Today, we remind all States that children are full human rights holders, independently from parents or guardians, and are entitled to special protection under international human rights law, in particular under the Convention on the Rights of the Child (CRC), the most widely ratified human rights treaty in history with 196 States parties. The Convention on the Rights of the Child sets out a wide range of human rights applicable to all children and underlines that the best interests of the child should be a primary consideration in all actions concerning them.We call on Member States to recognize all persons under 18 years as children and provide them with special protection.
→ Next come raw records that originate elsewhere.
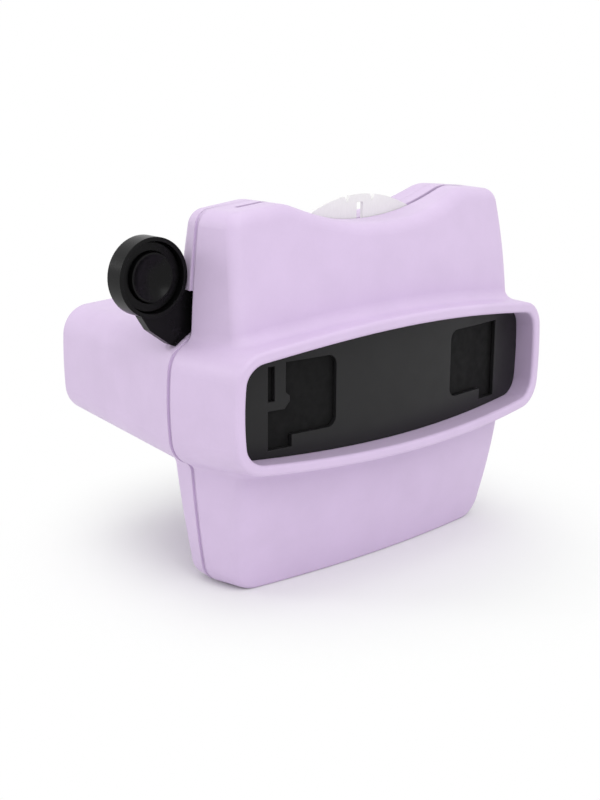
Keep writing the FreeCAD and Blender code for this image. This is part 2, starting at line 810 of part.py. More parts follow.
def cradle_loop():
    """Half ring under the reel."""
    inner = "cradle_radius"
    outer = "(cradle_radius + cradle_wall)"
    return [
        polar(outer, "200") + (outer,), polar(outer, "270") + (outer,), polar(outer, "340"),
        polar(inner, "340") + ("-" + inner,), polar(inner, "270") + ("-" + inner,), polar(inner, "200"),
    ]


def claw_slot_loop():
    """Curved slot that the claw travels in, from its rest place up through one stroke."""
    inner = "(slot_mid - claw_long / 2 - claw_room)"
    outer = "(slot_mid + claw_long / 2 + claw_room)"
    first = "(claw_start - stroke - 3.5)"
    last = "(claw_start + 3.5)"
    return [
        polar(outer, first) + (outer,), polar(outer, last),
        polar(inner, last) + ("-" + inner,), polar(inner, first),
    ]


def reel():
    """Card disc with seven pairs of picture windows, drive slots and rim notches."""
    card = Piece("reel_disc", "0", "reel_up").pad("reel_y", "reel_back", circle("0", "0", "reel_radius"))
    window = card.pocket("reel_y - 1", "reel_back + 1", *[
        box("%sframe_x - frame_wide / 2" % side, "%sframe_x + frame_wide / 2" % side,
            "-frame_tall / 2", "frame_tall / 2") for side in ("-", "")])
    card.pattern([window], "pairs")
    rim = card.pocket("reel_y - 1", "reel_back + 1",
                      box("-slot_wide / 2", "slot_wide / 2",
                          "slot_mid - slot_long / 2", "slot_mid + slot_long / 2"),
                      vee_loop("90 + vee_angle"), vee_loop("90 - vee_angle"))
    card.pattern([rim], "pairs")
    chips = []
    for index in range(2 * int(value("pairs"))):
        chip = doc.addObject("Part::Box", "film_chip%d" % index)
        bind(chip, "Length", "frame_wide - 0.1")
        bind(chip, "Width", "film_thick")
        bind(chip, "Height", "frame_tall - 0.1")
        turn = FreeCAD.Rotation(FreeCAD.Vector(0, 1, 0), -index * 180.0 / value("pairs"))
        corner = FreeCAD.Vector(value("frame_x - frame_wide / 2 + 0.05"),
                                value("reel_y + reel_thick / 2 - film_thick / 2"),
                                value("0.05 - frame_tall / 2"))
        lift = FreeCAD.Vector(0, 0, value("reel_up"))
        chip.Placement = FreeCAD.Placement(turn.multVec(corner) + lift, turn)
        chips.append(chip)
    film = doc.addObject("Part::Compound", "reel_film")
    film.Links = chips
    finish(film, "reel_film")


def vee_loop(angle):
    """Small triangle cut into the reel's rim."""
    def at(radius, shift):
        return ("(%s) * cos(%s) - (%s) * sin(%s)" % (radius, angle, shift, angle),
                "(%s) * sin(%s) + (%s) * cos(%s)" % (radius, angle, shift, angle))
    return [at("reel_radius - vee_deep", "0"), at("reel_radius + 0.3", "-vee_wide / 2"),
            at("reel_radius + 0.3", "vee_wide / 2")]


def tooth_points(count, backlash):
    """One involute tooth centred on angle zero, as (radius, angle) pairs."""
    module = value("gear_module")
    pitch = module * count / 2
    base = pitch * math.cos(math.radians(20))
    tip = pitch + 0.9 * module
    root = pitch - 1.15 * module

    def involute(radius):
        slope = math.acos(min(1.0, base / radius))
        return math.tan(slope) - slope
    half = math.pi / (2 * count) - backlash / (2 * pitch) + involute(pitch)
    start = max(base, root)
    flank = [(start + step * (tip - start) / 4, half - involute(start + step * (tip - start) / 4))
             for step in range(5)]
    rising = [(root, -half)] + [(radius, -angle) for radius, angle in flank]
    return rising + [(radius, -angle) for radius, angle in reversed(rising)]


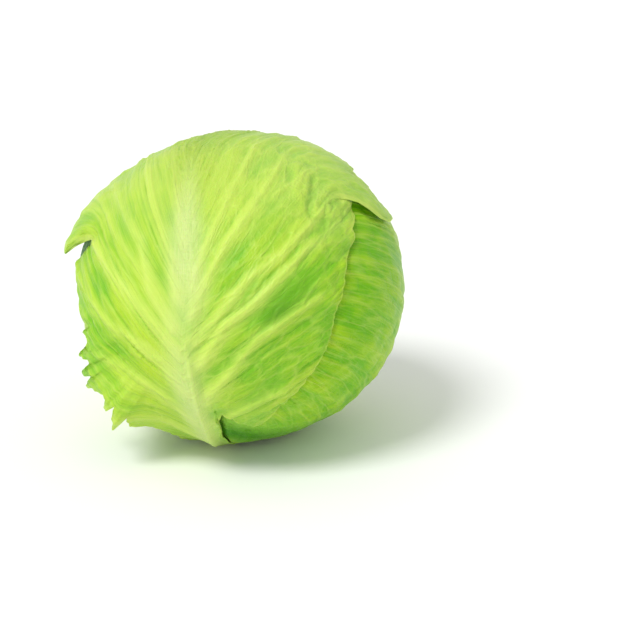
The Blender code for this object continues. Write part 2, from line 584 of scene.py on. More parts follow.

We emphasize that Member States have the primary responsibility to protect, respect, and fulfill children’s rights, both in times of peace and in times of war. Whatever their age, gender, or status; whatever country they live in; or wherever they come from, all children are entitled to all their human rights, including the right to life, survival, and development; the right to the enjoyment of the highest attainable standard of health, including mental health; the right to education; the right to engage in play and recreational activities; the right to be protected from all forms of violence, injury or abuse, neglect or negligent treatment, maltreatment or exploitation; the right to access justice and humanitarian assistance; the right not to be deprived of liberty unlawfully or arbitrarily; and the right to express views freely in all matters affecting them, amongst others.
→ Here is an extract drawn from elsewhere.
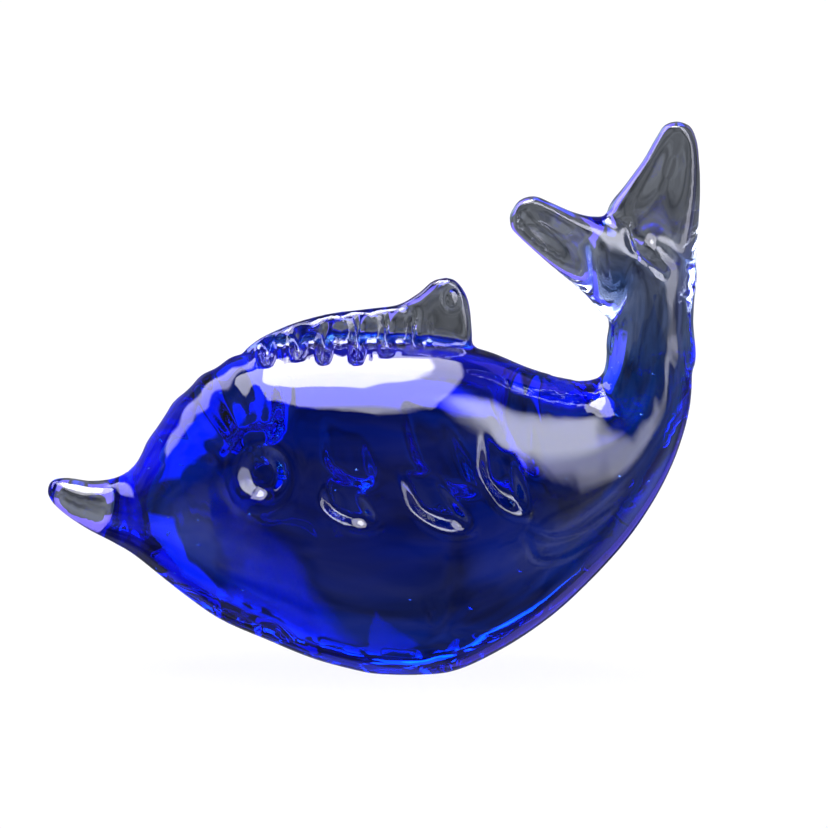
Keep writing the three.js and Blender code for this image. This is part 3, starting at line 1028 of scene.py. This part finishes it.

However, the rights of children, including those living in conflict and post-conflict situations, are all too often violated.
We are particularly concerned about situations in which children above a certain age are treated as adults or as ‘young’ adults. In some instances, this is under the cover of traditional or cultural values or counterterrorism or national security responses, with dramatic implications for the full enjoyment of their rights and protections provided by the CRC.
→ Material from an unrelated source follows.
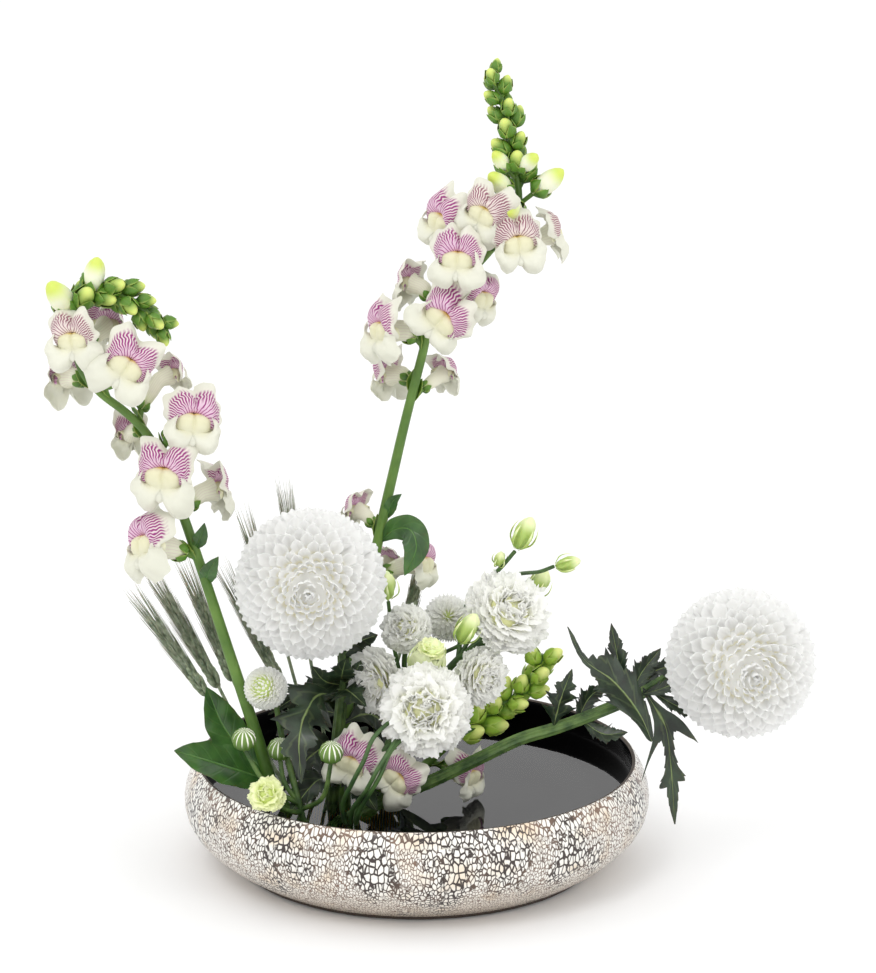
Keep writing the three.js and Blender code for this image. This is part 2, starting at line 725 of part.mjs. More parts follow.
place('right_pom', pom(RIGHT_POM), FINISH.pom);
place('left_pom', pom(LEFT_POM), FINISH.pom);
place('right_pom_stem', leafyStem({
  points: RIGHT_POM_PATH,
  radius: 4.2,
  tipRadius: 3.4,
  steps: 16,
  leaves: [
    {
      rib: [[158, -30, 126], [170, -40, 112], [172, -48, 80], [175, -50, 41]],
      width: 38,
      lobes: LOBED_LEAF,
      face: [0, -1, 0.1],
    },
    {
      rib: [[150, -32, 124], [135, -42, 140], [112, -58, 158], [103, -52, 178]],
      width: 34,
      lobes: LOBED_LEAF,
      face: [0, -1, 0.5],
    },
    {
      rib: [[136, -36, 121], [137, -36, 142], [131, -32, 178]],
      width: 20,
      lobes: LOBED_LEAF,
      face: [0, -1, 0.2],
    },
    {
      rib: [[144, -33, 123], [152, -20, 138], [166, -12, 154]],
      width: 20,
      lobes: LOBED_LEAF,
      face: [0, -1, 0.3],
    },
    {
      rib: [[92, -46, 106], [96, -52, 128], [104, -58, 154]],
      width: 22,
      lobes: LOBED_LEAF,
      face: [0, -1, 0.2],
    },
    {
      rib: [[112, -42, 112], [126, -52, 106], [142, -54, 108]],
      width: 18,
      lobes: LOBED_LEAF,
      face: [0, -0.7, 0.7],
    },
    {
      rib: [[160, -28, 128], [176, -34, 116], [193, -30, 104]],
      width: 16,
      lobes: LOBED_LEAF,
      face: [0, -0.7, 0.7],
    },
  ],
}), FINISH.mumStem);
place('left_pom_stem', leafyStem({
  points: LEFT_POM_PATH,
  radius: 4,
  tipRadius: 3.4,
  steps: 12,
  leaves: [
    {
      rib: [[-51, -33, 126], [-66, -54, 134], [-77, -86, 119], [-76, -100, 88]],
      width: 34,
      lobes: LOBED_LEAF,
      face: [0, -1, 0.4],
    },
    {
      rib: [[-51, -33, 130], [-72, -50, 136], [-99, -62, 123]],
      width: 24,
      lobes: LOBED_LEAF,
      face: [0, -0.7, 0.7],
    },
    {
      rib: [[-51, -33, 128], [-46, -56, 138], [-33, -74, 133]],
      width: 24,
      lobes: LOBED_LEAF,
      face: [0, -0.7, 0.7],
    },
    {
      rib: [[-50, -32, 138], [-50, -46, 146], [-47, -54, 155]],
      width: 22,
      lobes: LOBED_LEAF,
      face: [0, -1, 0.2],
    },
    {
      rib: [[-51, -30, 152], [-42, -32, 163], [-26, -36, 171]],
      width: 20,
      lobes: LOBED_LEAF,
      face: [0, -1, 0.4],
    },
  ],
}), FINISH.mumStem);

// Lisianthus blooms, front first, and the branches that carry them and their buds.
const LISIANTHUS = {
  front: { centre: [6, -86, 134], turn: -4, lift: 18, radius: 30, seed: 11 },
  right: { centre: [61, -30, 184], turn: 30, lift: 40, radius: 29, seed: 12 },
  upper_left: { centre: [-7, -30, 173], turn: -20, lift: 35, radius: 17, sides: 12, seed: 13 },
  lower_right: { centre: [43, -46, 145], turn: 40, lift: 5, radius: 20, sides: 12, seed: 14 },
  left: { centre: [-26, -46, 142], turn: -45, lift: 0, radius: 23, sides: 12, seed: 15 },
};
for (const [side, bloom] of Object.entries(LISIANTHUS)) {
  place(`lisianthus_${side}`, ruffledBloom(bloom), FINISH.lisianthus);
}

/** Branches of { points, radius, tipRadius, steps } that fork from one another, with their buds. */
function sprig(branches, buds = []) {
  const parts = branches.map(({ points, radius, tipRadius = radius * 0.8, steps = 4 }) =>
    stem(points, radius, tipRadius, steps, 4));
  buds.forEach(({ root, middle, width }) => parts.push(bud(vec(root), vec(middle), width)));
  return fuse(parts);
}

place('lisianthus_stem_front', sprig(
  [
    {
      points: [
        [-45, -76, STEM_FOOT], [-40, -78, 56], [-28, -82, 98], [-4, -66, 116],
        under(LISIANTHUS.front),
      ],
      radius: 2.2,
      steps: 7,
    },
    {
      points: [[-40, -78, 56], [-33, -72, 80], [-10, -54, 112], [4, -54, 150]],
      radius: 1.8,
    },
    {
      points: [[-40, -78, 56], [-33, -72, 80], [-14, -44, 112], under(LISIANTHUS.left)],
      radius: 1.8,
    },
  ],
  [{ root: [4, -54, 148], middle: [9, -62, 168], width: 24 }],
), FINISH.spray);
place('lisianthus_stem_rear', sprig(
  [
    {
      points: [
        [-31, -28, STEM_FOOT], [-12, -24, 88], [8, -18, 122], [28, -12, 146], [46, -16, 160],
        under(LISIANTHUS.right),
      ],
      radius: 3,
      steps: 8,
    },
    {
      points: [[-12, -24, 88], [-8, -12, 120], [-8, -14, 150], under(LISIANTHUS.upper_left)],
      radius: 2.2,
    },
    {
      points: [[8, -18, 122], [20, -26, 136], under(LISIANTHUS.lower_right)],
      radius: 2,
      steps: 3,
    },
    {
      points: [[28, -12, 146], [34, 2, 180], [58, -18, 214], [66, -25, 226]],
      radius: 1.8,
    },
    {
      points: [[28, -12, 146], [60, 6, 196], [84, -24, 212], [92, -30, 217]],
      radius: 1.6,
    },
    {
      points: [[28, -12, 146], [64, 4, 176], [80, -6, 190]],
      radius: 1.5,
    },
    {
      points: [[8, -18, 122], [12, -28, 150], [28, -48, 167]],
      radius: 1.6,
      steps: 3,
    },
  ],
  [
    { root: [65, -24, 223], middle: [72, -25, 238], width: 14 },
    { root: [90, -29, 216], middle: [101, -30, 219], width: 10 },
    { root: [78, -5, 188], middle: [83, -8, 198], width: 13 },
    { root: [27, -47, 166], middle: [34, -50, 179], width: 14 },
    { root: [54, -14, 210], middle: [56, -20, 219], width: 8 },
  ],
), FINISH.spray);

// The spray chrysanthemums.
const MUM = { sides: 14, jagged: 0.25 };
const BUTTON = { ...MUM, centre: [-100, -72, 145], turn: -28, lift: 25, radius: 14.5, seed: 21 };
const REAR_MUM = { ...MUM, centre: [21, 0, 172], turn: 12, lift: 35, radius: 17, seed: 22 };
const OPENING = { ...MUM, centre: [-98, -122, 88], turn: -10, lift: 35, radius: 13, seed: 23 };
place('button_mum', ruffledBloom(BUTTON), FINISH.pom);
place('rear_mum', ruffledBloom(REAR_MUM), FINISH.pom);
place('opening_mum', ruffledBloom(OPENING), FINISH.greenBud);
place('rear_mum_stem', sprig([
  { points: [[-32, -12, STEM_FOOT], [-20, -6, 90], [8, 14, 140], under(REAR_MUM)], radius: 2, steps: 7 },
]), FINISH.spray);
const STRIPED_BUDS = [[-114, -88, 115], [-91, -76, 104], [-56, -100, 110]];
place('spray_mum_stem', fuse([
  stem([[-70, -76, STEM_FOOT], [-78, -80, 66], [-90, -66, 110], under(BUTTON)], 2.4, 1.8, 8, 5),
  stem([[-78, -80, 66], [-100, -88, 84], [-114, -88, 106]], 1.7, 1.5, 4, 5),
  stem([[-78, -80, 66], [-88, -80, 82], [-91, -76, 96]], 1.7, 1.5, 3, 5),
  stem([[-77, -79, 62], [-62, -94, 76], [-56, -99, 101]], 1.8, 1.5, 4, 5),
  stem([[-77, -79, 60], [-86, -102, 70], under(OPENING)], 1.8, 1.6, 4, 5),
  ...STRIPED_BUDS.map((centre) => ribbedBud(centre, 8, [0, -0.3, 1])),
]), FINISH.spray);

TALL_FLORETS.forEach((each, k) => place(`tall_floret_${k + 1}`, floret(each), FINISH.floret));
LEFT_FLORETS.forEach((each, k) => place(`left_floret_${k + 1}`, floret(each), FINISH.floret));
LOW_FLORETS.forEach((each, k) => place(`low_floret_${k + 1}`, floret(each), FINISH.floret));

const BARLEY = [
  { straw: [[-82, -32, STEM_FOOT], [-112, -26, 70], [-142, -20, 122]], tip: [-197, -18, 204] },
  { straw: [[-76, -26, STEM_FOOT], [-108, -14, 70], [-135, -2, 122]], tip: [-186, 6, 212] },
  { straw: [[-70, -20, STEM_FOOT], [-100, -6, 70], [-126, 12, 122]], tip: [-164, 24, 214] },
  { straw: [[-66, -12, STEM_FOOT], [-78, 4, 70], [-92, 14, 116]], tip: [-138, 20, 212] },
  { straw: [[-60, -20, STEM_FOOT], [-74, 14, 80], [-92, 30, 146]], tip: [-122, 34, 246] },
  { straw: [[-52, -12, STEM_FOOT], [-66, 20, 90], [-80, 36, 168]], tip: [-92, 42, 262] },
  { straw: [[-42, -9, STEM_FOOT], [-26, 8, 90], [-10, 16, 148]], tip: [4, 12, 212] },
];
BARLEY.forEach((ear, k) => {
  place(`barley_${k + 1}`, barley({ ...ear, awns: 8, seed: 31 + k }), FINISH.barley);
});

/** Still water over the bowl's floor, with a plain hole for the pin holder and for each stem. */
function water() {
  const { gap, level } = WATER;
  const inside = BOWL_INSIDE.map(([r, z]) => [Math.max(0, r - gap), Math.min(z + gap, level)]);
  const body = turned([[0, level], ...inside]);
  const reach = KENZAN.base + KENZAN.pinLength + 1;
  const room = new THREE.CylinderGeometry(KENZAN.radius + gap, KENZAN.radius + gap, reach + 2, 24)
    .rotateX(Math.PI / 2)
    .translate(KENZAN.x, KENZAN.y, BOWL.floor + reach / 2);
  return body.subtract(solidFrom(room));
}
place('water', water(), FINISH.water);

export default arrangement;
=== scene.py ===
"""An ikebana arrangement: snapdragons, pompon chrysanthemums, lisianthus, spray chrysanthemums and
barley, held by a pin holder (kenzan) in a wide bowl of crackled glaze.

Sizes and places are in millimetres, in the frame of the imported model, and become metres where a
mesh is made.
"""

import math

import bmesh
import bpy
import numpy as np
from mathutils import Matrix, Vector


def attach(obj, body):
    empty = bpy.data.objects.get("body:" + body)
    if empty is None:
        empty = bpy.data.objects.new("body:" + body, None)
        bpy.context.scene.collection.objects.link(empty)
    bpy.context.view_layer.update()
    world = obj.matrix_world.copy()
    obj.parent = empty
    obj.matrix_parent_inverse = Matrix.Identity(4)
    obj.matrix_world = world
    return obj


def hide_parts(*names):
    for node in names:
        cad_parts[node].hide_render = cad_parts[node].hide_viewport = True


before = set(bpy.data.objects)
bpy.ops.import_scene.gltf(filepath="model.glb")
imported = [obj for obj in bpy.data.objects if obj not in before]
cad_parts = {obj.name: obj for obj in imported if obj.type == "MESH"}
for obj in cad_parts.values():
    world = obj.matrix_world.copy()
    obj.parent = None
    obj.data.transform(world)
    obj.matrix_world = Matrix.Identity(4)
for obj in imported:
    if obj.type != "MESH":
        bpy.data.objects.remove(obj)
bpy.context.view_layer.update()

MM = 0.001
TAU = 2 * math.pi
GOLDEN_ANGLE = math.pi * (3 - math.sqrt(5))
UP = np.array([0.0, 0.0, 1.0])

# ------------------------------------------------------------------ camera, light and stage

PICTURE = (876, 973)  # pixels
CAMERA_DISTANCE = 2500
CAMERA_ELEVATION = math.radians(15)
CAMERA_TARGET = (14.5, 0, 264.5)
PIXEL_AT_TARGET = 0.675  # millimetres of the object that a pixel shows
SENSOR = 36


def placed(name, data):
    """A new object of the scene."""
    made = bpy.data.objects.new(name, data)
    bpy.context.scene.collection.objects.link(made)
    return made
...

We continue to call for the universal ratification and implementation of the Convention on the Rights of the Child and its Optional Protocols on the Involvement of Children in Armed Conflict (OPAC), on the Sale of Children Child Prostitution and Child Pornography (OPSC), on a Communications Procedure (OPIC) to ensure children are treated as children, and to end once and for all the recruitment and use of children under the age of 18 years by armed forces and groups. We further call for the endorsement of other international instruments such as the Paris Principles and Commitments, the Safe Schools Declaration, and the Vancouver Principles, which support the protection of children from armed conflict. In addition, children who have been recruited or used and who have been released or have escaped must receive long-term, sustainable, gender and age-sensitive, and disability-inclusive reintegration programmes, with access to health care, mental health and psycho-social support, education, and protection, among other support.
Childhood is a special, protected phase of life during which children have specific rights as recognized in the Convention on the Rights of the Child. It must, therefore, remain recognized and treated as separate from adulthood. Today, we call on all States to uphold their international legal obligations under the Convention on the Rights of the Child and ensure that all children, without discrimination, are allowed to be children, to grow, learn, and play in a safe, inclusive, and caring environment, and to thrive with dignity. Everywhere. And at all times.”